No worries. This blog is public facing. I wouldn't have posted the recipes if I didn't want to share them. Though, I'm not ready to open the blog to public comment yet. That will come soon.

In the meantime, happy cooking!!!


A lot of my friends have been telling me how yummy the biscotti was, and I've been passing your recipe around to a couple of them upon their request. I just realize that I didn't ask you. I hope that this is ok with you. If not, let me know, and i'll tell them to keep the recipe under wraps!


I'd say that an orange's worth of zest comes out to approximately 1 tbsp and a half, almost 2 tbsp's.

Regarding the height of the cakes, I recommend that you make your logs slightly higher than the standard width of biscotti that you'd purchase. For me, I like purchasing 1 inch wide biscotti.

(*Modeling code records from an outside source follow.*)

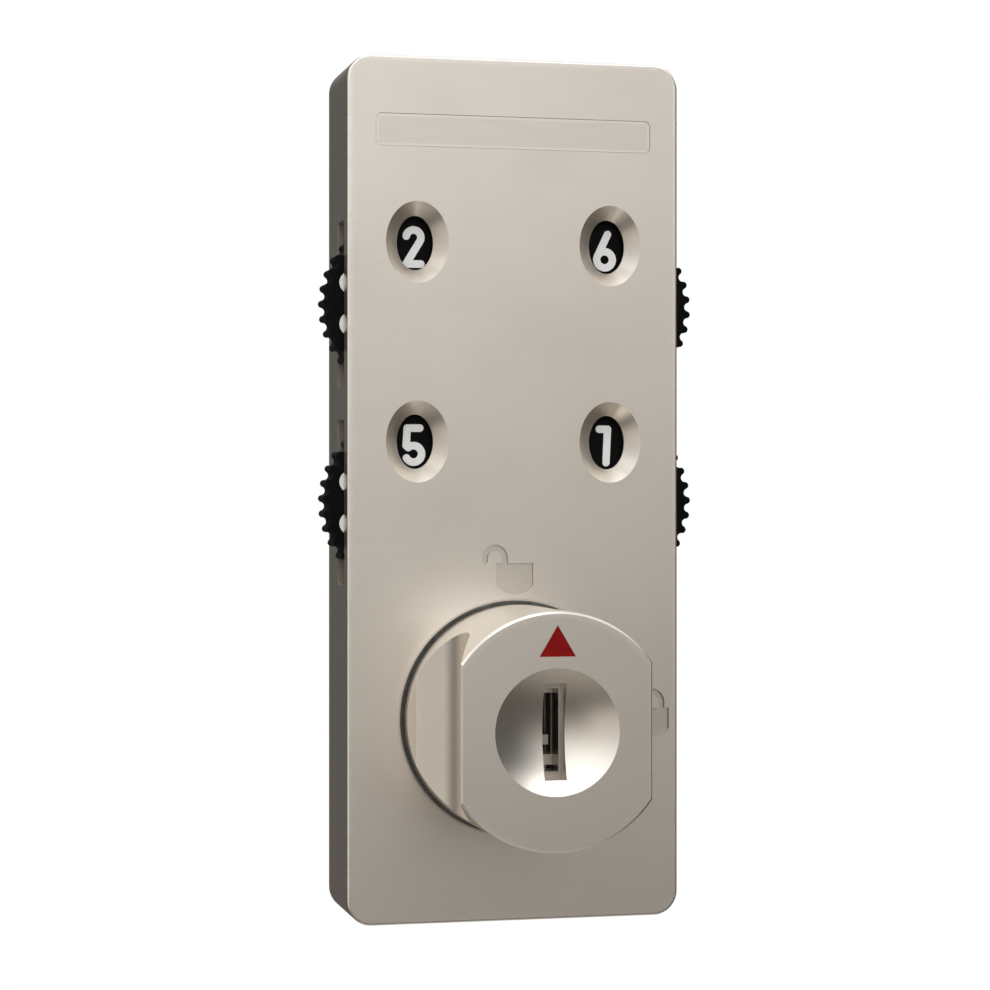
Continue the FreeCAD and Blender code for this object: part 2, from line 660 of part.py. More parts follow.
def back_plate():
    body = new_body("rear_sheet")
    half = f"({CAVITY_HALF} - dim.plate_gap)"
    low = "-dim.knob_height + dim.side_wall + dim.plate_gap"
    high = f"{CASE_TOP} - dim.side_wall - dim.plate_gap"
    outline = rectangle(new_sketch(body, "XZ_Plane"), f"-{half}", half, low, high)
    pad(body, outline, "dim.back_thickness")
    dress(body, "Fillet", "Radius", "dim.cavity_round", runs_along_y)
    solids = [body, disc("spigot", "dim.spigot_radius", "0", "dim.spigot_length")]
    tools = [disc("bush_hole", "dim.bush_radius", "-dim.back_thickness",
                  "dim.back_thickness + dim.spigot_length")]
    for name, z in (("upper", "dim.fixing_upper"), ("lower", "-dim.fixing_lower")):
        start = "-dim.fixing_depth - dim.boss_beyond"
        length = "dim.fixing_depth + dim.boss_beyond"
        solids.append(disc(f"fixing_boss_{name}", "dim.fixing_boss", start, length, "0", z))
        start = "-dim.fixing_depth"
        length = "dim.fixing_depth"
        tools.append(disc(f"fixing_hole_{name}", "dim.fixing_radius", start, length, "0", z))
    for name, row, side in DIALS:
        x, z = dial_place(row, side)
        start = "-dim.back_thickness"
        tools.append(disc(f"rear_seat_{name}", "dim.post_radius", start, "dim.rear_seat", x, z))
        edge = f"{SIDES[side]} * ({CAVITY_HALF} - dim.guide_inset) - dim.guide_width / 2"
        low = (edge, f"{SLIDE_END} + dim.guide_play", f"{z} - dim.guide_length + 1")
        size = ("dim.guide_width", "dim.slide_gap - dim.guide_play", "dim.guide_length")
        solids.append(block(f"guide_{name}", low, size))
    for name, x, z in screw_places():
        deep = "dim.back_thickness"
        tools.append(disc(f"plate_hole_{name}", "dim.screw_radius", f"-{deep}", deep, x, z))
        start = "-dim.screw_head_depth"
        tools.append(disc(f"plate_sink_{name}", "dim.screw_head", start, deep, x, z))
    return node("back_plate", cut("back_plate", fuse("rear_solids", solids), tools))


def cross_head(name, top, depth, x, z, width="dim.cross_width", reach="dim.cross_reach"):
    """The two boxes of a cross recess in a screw head whose face is at y = top."""
    for i, (wide, tall) in enumerate(((width, f"2 * {reach}"), (f"2 * {reach}", width))):
        low = (f"{x} - ({wide}) / 2", f"{top} - {depth}", f"{z} - ({tall}) / 2")
        yield block(f"{name}_cross{i}", low, (wide, depth, tall))


def case_screws():
    for name, x, z in screw_places():
        under = "-dim.screw_head_depth"
        head = disc(f"screw_head_{name}", "dim.screw_head", under, "dim.screw_head_depth", x, z)
        start = f"{under} - dim.screw_length"
        shank = disc(f"screw_shank_{name}", "dim.screw_radius", start, "dim.screw_length", x, z)
        solid = fuse(f"screw_solid_{name}", [head, shank])
        recess = list(cross_head(f"screw_{name}", "0", "dim.cross_width", x, z))
        node(f"case_screw_{name}", cut(f"case_screw_{name}", solid, recess))


# ---------------------------------------------------------------- dials


def tooth_face(phase):
    """The wheel's outline: round tips and round valleys that meet tangentially."""
    count = int(value("tooth_count"))
    tip = value("tooth_round")
    tip_circle = value("wheel_radius") - tip
    root = value("wheel_radius") - value("tooth_depth")
    half = math.pi / count
    # Valley circle of radius v on root + v touches the tip circle: solve for its centre.
    top = tip_circle**2 - (tip - root) ** 2
    valley_circle = top / (2 * (tip_circle * math.cos(half) + tip - root))

    def at(radius, angle):
        return Vector(radius * math.cos(angle), radius * math.sin(angle), 0)

    edges = []
    for i in range(count):
        angle = math.radians(phase) + 2 * half * i
        middle = at(tip_circle, angle)
        before, after = at(valley_circle, angle - half), at(valley_circle, angle + half)
        low = middle + (before - middle).normalize() * tip
        high = middle + (after - middle).normalize() * tip
        edges.append(Part.Arc(low, at(value("wheel_radius"), angle), high))
        following = at(tip_circle, angle + 2 * half)
        start = following + (after - following).normalize() * tip
        edges.append(Part.Arc(high, at(root, angle + half), start))
    return Part.Face(Part.Wire([e.toShape() for e in edges]))


def digit_faces():
    """Ten numerals in the XY plane, each about its own middle, from strokes with round ends."""
    half = value("digit_stroke") / 2
    wide = value("digit_width") / 2 - half
    tall = value("digit_height") / 2 - half
    low_middle = (0, wide * 1.1 - tall)
    bowl = wide * 1.1

    def line(*points):
        return [capsule(a, b, half) for a, b in zip(points, points[1:])]

    tail = line((-bowl * 0.93, low_middle[1] + bowl * 0.35), (wide * 0.42, tall))
    six = joined([round_face(low_middle, bowl + half)] + tail)
    six = six.cut([round_face(low_middle, bowl - half)])
    eight = [((0, tall - wide * 0.95), wide * 0.95), (low_middle, bowl)]
    nine = six.copy()
    nine.rotate(Vector(), Vector(0, 0, 1), 180)
    return [
        joined(
            [bow((0, tall - wide), wide, 0, 180, half), bow((0, wide - tall), wide, 180, 360, half)]
            + line((-wide, wide - tall), (-wide, tall - wide))
            + line((wide, wide - tall), (wide, tall - wide))
        ),
        joined(line((wide * -0.75, tall), (wide * 0.42, tall), (wide * 0.2, -tall))),
        joined(
            [bow((0, tall - wide), wide, -35, 170, half)]
            + line((wide * 0.82, tall - wide * 1.57), (-wide, -tall), (wide, -tall))
        ),
        joined(
            [bow((0, tall - wide * 0.98), wide * 0.98, -70, 150, half)]
            + [bow(low_middle, bowl, -150, 85, half)]
            + line((wide * -0.15, tall - wide * 1.96), (wide * 0.25, tall - wide * 1.96))
        ),
        joined(line((wide * 0.6, -tall), (wide * 0.6, tall), (-wide, -tall * 0.35))
               + line((-wide, -tall * 0.35), (wide, -tall * 0.35))),
        joined(
            line((wide * 0.85, tall), (wide * -0.85, tall), (-wide, low_middle[1] + bowl * 1.0))
            + [bow(low_middle, bowl, -150, 130, half)]
            + line((-wide, low_middle[1] + bowl), (-bowl * 0.64, low_middle[1] + bowl * 0.766))
        ),
        six,
        joined(line((-wide, tall), (wide, tall), (wide * -0.3, -tall))),
        joined([round_face(loop, radius + half) for loop, radius in eight])
        .cut([round_face(loop, radius - half) for loop, radius in eight]),
        nine,
    ]


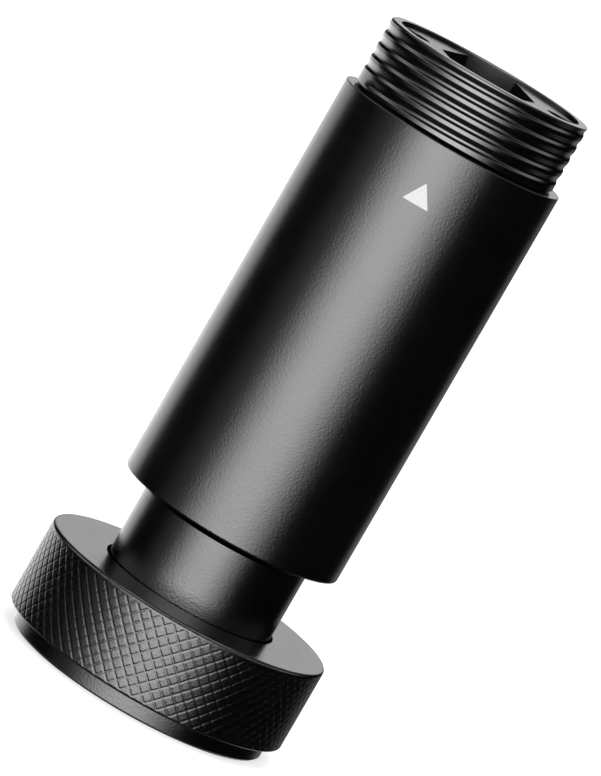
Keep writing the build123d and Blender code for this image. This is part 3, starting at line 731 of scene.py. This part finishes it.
def coil_spring(node, body, low, high, outer, wire, turns, turn=None):
    """A helix of wire about the z axis, moved by a matrix if one is given.

    The middle of the wire is at (r cos 2pi t, r sin 2pi t, height), where t counts the turns and
    the height climbs by end_climb wires in each end turn and evenly between them."""
    radius = outer - wire / 2
    t = np.linspace(0, turns, turns * coil_steps + 1)
    bottom, top = low + wire / 2, high - wire / 2
    heights = [bottom, bottom + end_climb * wire, top - end_climb * wire, top]
    height = np.interp(t, [0, 1, turns - 1, turns], heights)
    out = np.stack([np.cos(2 * pi * t), np.sin(2 * pi * t), 0 * t], 1)
    middle = radius * out + np.stack([0 * t, 0 * t, height], 1)
    along = np.gradient(middle, axis=0)
    along -= (along * out).sum(1, keepdims=True) * out
    along /= np.linalg.norm(along, axis=1, keepdims=True)
    across = np.cross(along, out)
    phi = np.linspace(0, 2 * pi, wire_sides, endpoint=False)[None, :, None]
    tube = middle[:, None] + wire / 2 * (np.cos(phi) * out[:, None] + np.sin(phi) * across[:, None])
    if turn is not None:
        tube = tube @ np.array(turn.to_3x3()).T + np.array(turn.translation)
    faces = grid_faces(len(t), wire_sides, close_rows=False).tolist()
    around = np.arange(wire_sides)
    ends = [around[::-1].tolist(), (around + (len(t) - 1) * wire_sides).tolist()]
    spring = make_piece(node + "_coil", tube, [*faces, *ends], sharp=60)
    spring.data.materials.append(steel)
    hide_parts(node)
    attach(spring, body)


for node, body, wire, turns in (("lens_spring", "root", 0.0006, 7),
                                ("cell_spring", "cover_contact_group", 0.0007, 4)):
    low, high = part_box(node)
    coil_spring(node, body, low.z, high.z, high.x, wire, turns)

low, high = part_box("plunger_spring")
coil_spring("plunger_spring", "root", -high.y, -low.y, high.x, wire=0.0005, turns=5,
            turn=pointing_out(-pi / 2, (low.z + high.z) / 2))
low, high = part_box("detent_spring")
coil_spring("detent_spring", "knob", low.y, high.y, high.x, wire=0.0004, turns=5,
            turn=pointing_out(pi / 2, (low.z + high.z) / 2))

# ---- Screws -------------------------------------------------------------------------------------
# Black oxide steel: two socket set screws that aim the laser from the back of the barrel, four
# screws in the knob's underside, and the slotted plug behind the detent spring.

black_steel = mottled("black_steel", (0.012, 0.012, 0.013), (0.024, 0.024, 0.026),
                      smooth=0.3, rough=0.42, scale=1500, grain=0.000004, metallic=0.6)
dress(black_steel, "adjuster_1", "adjuster_2", "knob_screws", "detent_plug")

# ---- Circuit boards -----------------------------------------------------------------------------
# Glass fibre boards under green solder mask: the laser's driver, the switch's ring of tracks and
# the disc that the cell pushes on.

green_board = mottled("green_board", (0.01, 0.09, 0.035), (0.02, 0.15, 0.06),
                      smooth=0.22, rough=0.34, scale=1400, grain=0.000004)
dress(green_board, "driver_board", "switch_board", "contact_board")

# ---- Black mouldings ----------------------------------------------------------------------------
# Moulded nylon: the cell's sleeve, the lock ring above it, the wiper block, the cover's insulator
# and the chips on the driver board.

moulding = mottled("dark_moulding", (0.014, 0.014, 0.016), (0.026, 0.026, 0.028),
                   smooth=0.42, rough=0.55, scale=2200, grain=0.000008)
dress(moulding, "battery_sleeve", "lock_ring", "wiper_block", "cover_insulator", "driver_parts")

# ---- Battery cell -------------------------------------------------------------------------------
# A lithium cell in plain blue shrink film, which lies a little uneven over the can.

cell_wrap = mottled("cell_wrap", (0.03, 0.09, 0.24), (0.05, 0.13, 0.32),
                    smooth=0.2, rough=0.32, scale=220, grain=0.00002)
dress(cell_wrap, "battery_cell")

# ---- Thrust washer ------------------------------------------------------------------------------
# The white low-friction washer that the knob's hub turns against.

white_plastic = mottled("white_plastic", (0.76, 0.76, 0.74), (0.84, 0.84, 0.82),
                        smooth=0.4, rough=0.52, scale=1300, grain=0.000004)
dress(white_plastic, "thrust_washer")

# ---- Wiring -------------------------------------------------------------------------------------
# A strip of amber flexible circuit from the cell's board to the switch, and two leads in soft
# insulation, red and black, up to the laser's driver.

amber_film = mottled("amber_film", (0.42, 0.17, 0.02), (0.56, 0.25, 0.04),
                     smooth=0.18, rough=0.28, scale=900, grain=0.000003)
red_insulation = mottled("red_insulation", (0.4, 0.014, 0.012), (0.52, 0.024, 0.02),
                         smooth=0.4, rough=0.52, scale=1500, grain=0.000006)
black_insulation = mottled("black_insulation", (0.01, 0.01, 0.01), (0.02, 0.02, 0.02),
                           smooth=0.4, rough=0.52, scale=1500, grain=0.000006)
dress(amber_film, "flex_cable")
dress(red_insulation, "positive_lead")
dress(black_insulation, "negative_lead")

low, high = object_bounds()
boxes = {"cad": [list(cad_low), list(cad_high)], "visual": [list(low), list(high)]}
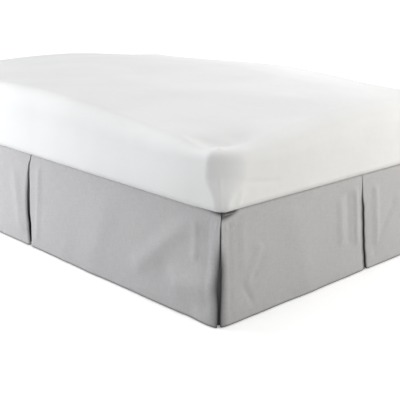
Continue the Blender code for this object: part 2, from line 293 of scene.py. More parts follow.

I made these tonight. With some substitutions. I didn't have butter on hand, so I used vegetable oil and subsequently increased the flour content to 2 and 3/4 cup of flour (mixed all-purpose and whole wheat flour) and 1 tbsp of baking powder because of the additional flour added. I found that because of the extra flour, my logs were most likely higher, and thus, needed to bake them longer. Because after the recommended 20 minutes and cooling, I cut into them and the inside was still uncooked. I didn't have any wire racks to cool the biscotti on, so, following the webmaster's advice, I lined up chopsticks on my counter and lay biscotti on top of them. Surprisingly they worked quite well. A couple of areas that would benefit from clarification: 1) how much zest from that one orange (there are many different sizes of oranges...how much zest does one aim for?) 2) Height of biscotti?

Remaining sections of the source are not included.